Entries with model source code

_ _ _ _ _ _ _

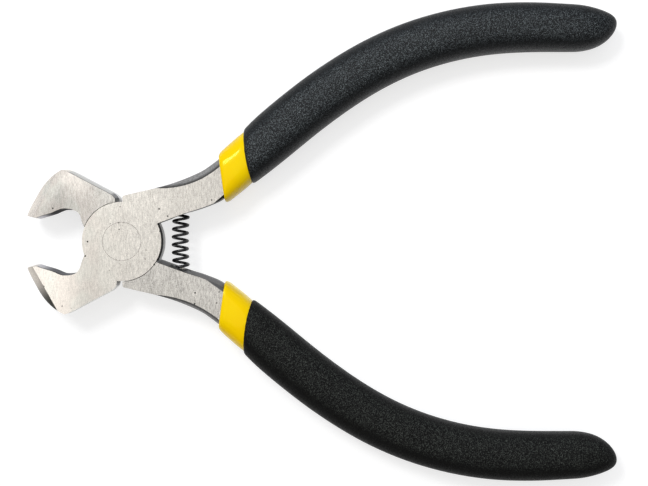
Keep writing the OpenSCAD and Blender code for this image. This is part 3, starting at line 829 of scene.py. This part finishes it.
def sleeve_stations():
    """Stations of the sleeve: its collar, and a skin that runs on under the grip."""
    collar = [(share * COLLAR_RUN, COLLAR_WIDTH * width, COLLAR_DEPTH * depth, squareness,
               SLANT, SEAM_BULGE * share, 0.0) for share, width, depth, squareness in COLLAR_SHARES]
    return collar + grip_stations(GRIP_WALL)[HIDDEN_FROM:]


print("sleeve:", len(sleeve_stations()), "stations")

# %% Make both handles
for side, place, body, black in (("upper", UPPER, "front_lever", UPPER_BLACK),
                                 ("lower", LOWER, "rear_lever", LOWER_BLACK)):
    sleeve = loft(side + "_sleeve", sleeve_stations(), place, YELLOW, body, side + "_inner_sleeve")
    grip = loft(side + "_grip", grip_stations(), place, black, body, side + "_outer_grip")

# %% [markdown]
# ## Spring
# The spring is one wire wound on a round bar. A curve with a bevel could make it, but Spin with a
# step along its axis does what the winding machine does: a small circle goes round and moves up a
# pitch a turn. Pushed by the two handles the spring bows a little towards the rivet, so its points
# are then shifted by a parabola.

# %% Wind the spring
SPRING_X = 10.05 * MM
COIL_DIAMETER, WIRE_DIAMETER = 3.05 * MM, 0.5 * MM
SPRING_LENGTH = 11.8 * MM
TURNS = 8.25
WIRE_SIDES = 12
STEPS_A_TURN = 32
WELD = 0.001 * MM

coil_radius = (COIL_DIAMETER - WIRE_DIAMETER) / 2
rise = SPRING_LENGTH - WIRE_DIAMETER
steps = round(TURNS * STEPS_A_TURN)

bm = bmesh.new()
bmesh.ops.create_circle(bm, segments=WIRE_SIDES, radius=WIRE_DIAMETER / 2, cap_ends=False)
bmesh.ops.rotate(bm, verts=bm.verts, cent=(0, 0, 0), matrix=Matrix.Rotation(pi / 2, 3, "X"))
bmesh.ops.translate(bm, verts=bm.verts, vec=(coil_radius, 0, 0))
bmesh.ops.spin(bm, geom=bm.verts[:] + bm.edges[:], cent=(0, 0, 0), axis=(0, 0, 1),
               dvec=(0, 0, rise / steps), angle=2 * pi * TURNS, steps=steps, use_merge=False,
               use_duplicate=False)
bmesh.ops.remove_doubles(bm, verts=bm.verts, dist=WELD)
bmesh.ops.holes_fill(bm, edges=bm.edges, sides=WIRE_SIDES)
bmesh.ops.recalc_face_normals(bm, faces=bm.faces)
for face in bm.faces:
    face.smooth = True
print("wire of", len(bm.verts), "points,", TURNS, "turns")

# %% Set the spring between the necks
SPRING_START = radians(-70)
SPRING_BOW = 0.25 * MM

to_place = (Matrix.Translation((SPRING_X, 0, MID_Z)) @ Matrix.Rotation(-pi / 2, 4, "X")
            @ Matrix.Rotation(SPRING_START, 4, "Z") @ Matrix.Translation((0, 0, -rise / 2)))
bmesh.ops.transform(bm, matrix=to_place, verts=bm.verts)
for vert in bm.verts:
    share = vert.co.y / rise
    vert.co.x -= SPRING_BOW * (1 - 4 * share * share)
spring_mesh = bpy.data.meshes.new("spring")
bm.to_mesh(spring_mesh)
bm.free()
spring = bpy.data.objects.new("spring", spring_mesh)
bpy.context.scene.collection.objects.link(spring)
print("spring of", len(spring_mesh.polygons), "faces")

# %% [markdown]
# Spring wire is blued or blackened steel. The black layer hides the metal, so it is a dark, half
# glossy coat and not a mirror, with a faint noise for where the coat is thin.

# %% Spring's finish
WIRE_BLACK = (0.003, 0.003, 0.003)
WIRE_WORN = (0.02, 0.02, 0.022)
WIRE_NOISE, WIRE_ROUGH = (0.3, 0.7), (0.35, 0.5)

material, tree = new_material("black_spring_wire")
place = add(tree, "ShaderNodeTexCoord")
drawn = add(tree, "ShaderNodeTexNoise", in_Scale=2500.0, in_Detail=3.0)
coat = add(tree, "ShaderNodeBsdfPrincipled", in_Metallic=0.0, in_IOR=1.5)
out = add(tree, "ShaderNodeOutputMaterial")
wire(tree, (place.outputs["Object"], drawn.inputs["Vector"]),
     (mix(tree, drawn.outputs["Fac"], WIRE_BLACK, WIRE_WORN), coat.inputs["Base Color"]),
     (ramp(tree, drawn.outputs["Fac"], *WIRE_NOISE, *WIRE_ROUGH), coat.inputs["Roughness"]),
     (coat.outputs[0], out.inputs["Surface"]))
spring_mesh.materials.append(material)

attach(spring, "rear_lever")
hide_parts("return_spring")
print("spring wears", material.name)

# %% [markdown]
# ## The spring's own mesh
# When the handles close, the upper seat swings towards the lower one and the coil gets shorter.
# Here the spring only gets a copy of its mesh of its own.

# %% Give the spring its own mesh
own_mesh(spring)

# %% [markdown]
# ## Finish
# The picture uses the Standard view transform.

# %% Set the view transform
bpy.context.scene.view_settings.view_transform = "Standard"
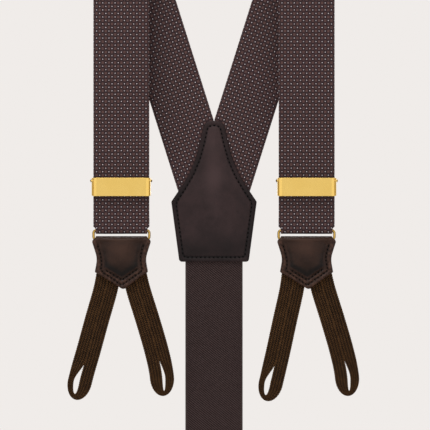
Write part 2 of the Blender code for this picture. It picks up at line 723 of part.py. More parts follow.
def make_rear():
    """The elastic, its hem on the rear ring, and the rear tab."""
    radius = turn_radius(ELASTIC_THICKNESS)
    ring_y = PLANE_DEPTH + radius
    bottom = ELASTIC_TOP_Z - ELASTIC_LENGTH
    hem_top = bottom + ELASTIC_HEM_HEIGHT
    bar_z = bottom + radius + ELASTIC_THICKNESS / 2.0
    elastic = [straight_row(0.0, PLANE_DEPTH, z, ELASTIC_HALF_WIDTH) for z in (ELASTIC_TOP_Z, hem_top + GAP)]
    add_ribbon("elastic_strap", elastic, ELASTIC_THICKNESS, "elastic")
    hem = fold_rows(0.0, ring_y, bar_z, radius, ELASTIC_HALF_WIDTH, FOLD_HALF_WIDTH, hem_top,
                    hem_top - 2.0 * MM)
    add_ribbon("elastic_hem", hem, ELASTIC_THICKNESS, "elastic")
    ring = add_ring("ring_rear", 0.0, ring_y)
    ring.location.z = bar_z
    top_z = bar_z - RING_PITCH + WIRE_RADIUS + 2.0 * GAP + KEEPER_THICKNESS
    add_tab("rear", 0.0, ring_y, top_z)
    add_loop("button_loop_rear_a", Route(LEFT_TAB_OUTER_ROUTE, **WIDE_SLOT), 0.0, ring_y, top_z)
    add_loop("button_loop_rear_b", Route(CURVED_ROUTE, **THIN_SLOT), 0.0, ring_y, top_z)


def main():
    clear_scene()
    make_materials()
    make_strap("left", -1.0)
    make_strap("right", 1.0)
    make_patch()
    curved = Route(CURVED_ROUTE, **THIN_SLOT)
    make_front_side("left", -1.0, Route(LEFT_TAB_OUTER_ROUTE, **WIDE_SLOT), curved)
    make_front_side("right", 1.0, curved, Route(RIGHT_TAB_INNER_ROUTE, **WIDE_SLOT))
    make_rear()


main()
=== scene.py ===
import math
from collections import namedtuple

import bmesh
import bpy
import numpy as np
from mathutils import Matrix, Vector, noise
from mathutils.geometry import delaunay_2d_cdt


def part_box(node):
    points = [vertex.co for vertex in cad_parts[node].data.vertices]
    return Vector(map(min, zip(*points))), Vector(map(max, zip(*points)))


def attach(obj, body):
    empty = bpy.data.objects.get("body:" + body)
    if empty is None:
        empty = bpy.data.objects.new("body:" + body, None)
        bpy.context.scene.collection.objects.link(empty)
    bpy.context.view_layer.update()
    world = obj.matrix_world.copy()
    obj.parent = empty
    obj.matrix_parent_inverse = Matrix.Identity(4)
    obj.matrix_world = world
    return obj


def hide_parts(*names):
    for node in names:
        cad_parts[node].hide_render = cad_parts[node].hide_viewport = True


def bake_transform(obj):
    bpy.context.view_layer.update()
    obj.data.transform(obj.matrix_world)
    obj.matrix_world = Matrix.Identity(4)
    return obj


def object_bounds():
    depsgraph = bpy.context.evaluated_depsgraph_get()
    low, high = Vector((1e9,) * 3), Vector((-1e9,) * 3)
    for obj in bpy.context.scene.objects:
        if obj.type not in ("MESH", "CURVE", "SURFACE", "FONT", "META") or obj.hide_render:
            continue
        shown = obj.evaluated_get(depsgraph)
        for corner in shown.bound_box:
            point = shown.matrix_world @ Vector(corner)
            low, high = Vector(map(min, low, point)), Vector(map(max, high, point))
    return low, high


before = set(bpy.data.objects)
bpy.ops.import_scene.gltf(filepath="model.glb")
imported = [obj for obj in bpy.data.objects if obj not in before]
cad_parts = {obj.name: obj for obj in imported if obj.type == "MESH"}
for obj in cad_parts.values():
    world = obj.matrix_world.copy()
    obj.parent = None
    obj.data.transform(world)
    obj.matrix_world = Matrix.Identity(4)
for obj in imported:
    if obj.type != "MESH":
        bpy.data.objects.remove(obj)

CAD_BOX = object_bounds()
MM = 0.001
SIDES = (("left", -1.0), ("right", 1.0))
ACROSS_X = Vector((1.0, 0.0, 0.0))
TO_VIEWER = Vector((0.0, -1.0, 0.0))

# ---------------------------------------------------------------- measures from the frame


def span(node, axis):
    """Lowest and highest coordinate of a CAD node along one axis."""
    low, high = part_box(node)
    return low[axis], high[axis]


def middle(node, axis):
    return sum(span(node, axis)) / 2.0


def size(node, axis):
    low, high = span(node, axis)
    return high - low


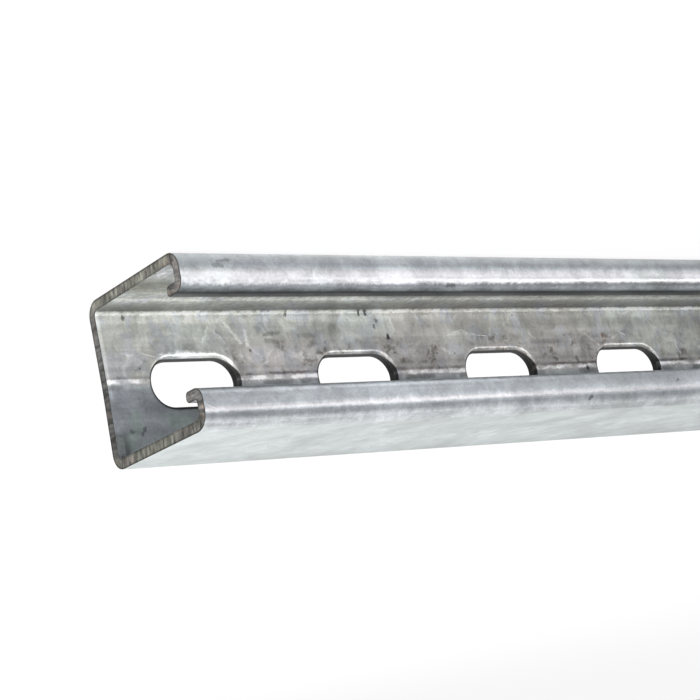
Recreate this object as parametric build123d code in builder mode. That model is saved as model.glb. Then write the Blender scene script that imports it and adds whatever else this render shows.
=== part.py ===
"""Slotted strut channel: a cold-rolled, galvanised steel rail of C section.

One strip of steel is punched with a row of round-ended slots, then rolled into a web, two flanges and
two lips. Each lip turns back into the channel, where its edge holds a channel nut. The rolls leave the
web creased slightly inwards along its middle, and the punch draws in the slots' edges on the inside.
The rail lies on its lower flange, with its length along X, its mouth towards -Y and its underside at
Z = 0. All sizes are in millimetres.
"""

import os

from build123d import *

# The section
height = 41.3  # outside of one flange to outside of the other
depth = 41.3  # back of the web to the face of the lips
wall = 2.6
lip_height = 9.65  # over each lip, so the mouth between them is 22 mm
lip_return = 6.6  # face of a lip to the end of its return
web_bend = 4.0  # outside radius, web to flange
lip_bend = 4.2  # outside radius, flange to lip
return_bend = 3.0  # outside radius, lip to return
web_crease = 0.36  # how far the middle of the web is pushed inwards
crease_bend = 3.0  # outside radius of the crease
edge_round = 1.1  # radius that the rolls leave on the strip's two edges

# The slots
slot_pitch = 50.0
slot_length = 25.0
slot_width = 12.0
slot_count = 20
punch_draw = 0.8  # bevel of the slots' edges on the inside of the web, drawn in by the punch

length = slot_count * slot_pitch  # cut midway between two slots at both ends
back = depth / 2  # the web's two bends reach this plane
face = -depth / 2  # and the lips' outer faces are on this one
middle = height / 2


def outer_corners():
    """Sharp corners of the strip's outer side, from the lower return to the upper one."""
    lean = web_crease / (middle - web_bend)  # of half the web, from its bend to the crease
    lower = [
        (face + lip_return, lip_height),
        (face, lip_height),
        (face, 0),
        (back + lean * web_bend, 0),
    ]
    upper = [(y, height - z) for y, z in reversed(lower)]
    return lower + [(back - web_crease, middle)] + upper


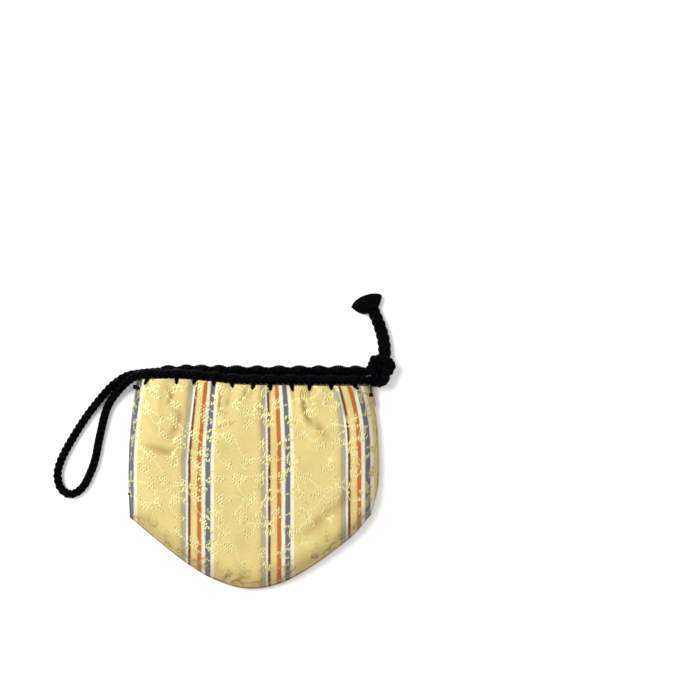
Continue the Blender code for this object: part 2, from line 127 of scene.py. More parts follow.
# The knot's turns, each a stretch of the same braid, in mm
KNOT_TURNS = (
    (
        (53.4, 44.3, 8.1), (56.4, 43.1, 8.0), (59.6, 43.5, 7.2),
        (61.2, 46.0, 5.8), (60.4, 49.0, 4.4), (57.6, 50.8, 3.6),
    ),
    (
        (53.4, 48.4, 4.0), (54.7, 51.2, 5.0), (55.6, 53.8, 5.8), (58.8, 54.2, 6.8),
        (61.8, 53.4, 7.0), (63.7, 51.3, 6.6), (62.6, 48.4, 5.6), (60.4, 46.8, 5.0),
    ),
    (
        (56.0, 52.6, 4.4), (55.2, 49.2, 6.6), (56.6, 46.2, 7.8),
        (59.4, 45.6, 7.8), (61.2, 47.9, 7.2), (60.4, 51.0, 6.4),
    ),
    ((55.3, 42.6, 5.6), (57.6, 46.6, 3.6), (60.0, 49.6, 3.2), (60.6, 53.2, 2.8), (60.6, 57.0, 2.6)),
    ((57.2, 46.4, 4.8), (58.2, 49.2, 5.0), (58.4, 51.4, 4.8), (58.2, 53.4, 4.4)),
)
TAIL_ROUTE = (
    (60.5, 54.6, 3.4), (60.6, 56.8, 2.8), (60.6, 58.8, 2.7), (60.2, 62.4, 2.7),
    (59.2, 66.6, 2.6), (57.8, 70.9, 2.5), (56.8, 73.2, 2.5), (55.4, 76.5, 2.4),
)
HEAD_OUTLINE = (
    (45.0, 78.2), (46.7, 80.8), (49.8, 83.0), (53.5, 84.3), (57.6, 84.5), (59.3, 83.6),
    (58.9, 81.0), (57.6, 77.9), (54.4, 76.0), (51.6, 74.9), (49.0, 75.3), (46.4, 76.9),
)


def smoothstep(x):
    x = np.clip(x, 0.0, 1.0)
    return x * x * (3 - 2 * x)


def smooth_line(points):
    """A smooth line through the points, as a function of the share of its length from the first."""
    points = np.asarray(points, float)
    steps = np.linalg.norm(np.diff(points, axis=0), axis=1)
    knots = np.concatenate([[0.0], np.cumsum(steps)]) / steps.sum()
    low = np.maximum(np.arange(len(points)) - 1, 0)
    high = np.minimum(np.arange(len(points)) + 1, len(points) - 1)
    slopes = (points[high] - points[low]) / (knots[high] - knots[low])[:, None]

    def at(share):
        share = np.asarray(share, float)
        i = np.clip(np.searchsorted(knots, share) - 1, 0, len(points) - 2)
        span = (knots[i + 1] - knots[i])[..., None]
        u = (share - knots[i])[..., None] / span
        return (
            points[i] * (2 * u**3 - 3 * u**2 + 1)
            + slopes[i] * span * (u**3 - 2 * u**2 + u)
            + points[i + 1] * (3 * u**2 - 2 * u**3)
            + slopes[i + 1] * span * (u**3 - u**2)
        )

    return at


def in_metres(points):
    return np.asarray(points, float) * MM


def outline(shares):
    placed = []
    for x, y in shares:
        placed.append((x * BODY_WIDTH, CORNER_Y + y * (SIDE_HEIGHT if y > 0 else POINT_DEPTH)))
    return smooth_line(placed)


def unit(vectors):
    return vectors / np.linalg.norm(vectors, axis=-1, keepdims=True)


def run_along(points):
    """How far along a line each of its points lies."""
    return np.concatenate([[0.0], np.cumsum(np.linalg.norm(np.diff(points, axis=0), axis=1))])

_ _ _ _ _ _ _

WHAT THIS TASK INVOLVES: Give back, exactly as written, each line from the one that contains "Recreate this object" through the one that contains "of C section.".

SOLUTION:
Recreate this object as parametric build123d code in builder mode. That model is saved as model.glb. Then write the Blender scene script that imports it and adds whatever else this render shows.
=== part.py ===
"""Slotted strut channel: a cold-rolled, galvanised steel rail of C section.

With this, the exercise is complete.